Second Revolution. Like all wartime governors, Saltonstall has benefited from bulging coffers and full employment. But even before Pearl Harbor he had begun a project which may be his major contribution in office: a planning board for a postwar revolution of Massachusetts' entire manufacturing economy. As an early bird measure, it bore the now strange title of a "post-defense" program. Its aim: to restore Massachusetts' once-privileged industrial position. Its board members knew that if New England insisted on standing "where she always stood," she would be standing still or going backward. Short-sighted Yankee businessmen had lost their factories to the South and West because newer plants had better machinery and cheaper labor. The Governor's planners have what is perhaps the best state-sponsored program in the nation.

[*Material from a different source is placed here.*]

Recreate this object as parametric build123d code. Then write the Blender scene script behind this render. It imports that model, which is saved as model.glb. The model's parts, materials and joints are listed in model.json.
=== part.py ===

One basic decision has been made: New England can never compete with other sections by lowering its wage levels; cheap-goods industries are probably gone for good. Instead, uses must be found for skilled, high-priced hands. The planners hope that their region's slow and cumbersome transition to diversified, top technological industries will have been telescoped by the war. Already, plastics, radio, radar and rubber are key New England war contributions--industries which spend heavily in research and look boldly into the future. If Leverett Saltonstall's planners, on a plant-to-plant level, can help speed New England's second Industrial Revolution, revitalized New England may keep her stacks smoking long after the guns are silenced.
*The first Brooks arrived on the same ship, the Arbella, as the first Saltonstall.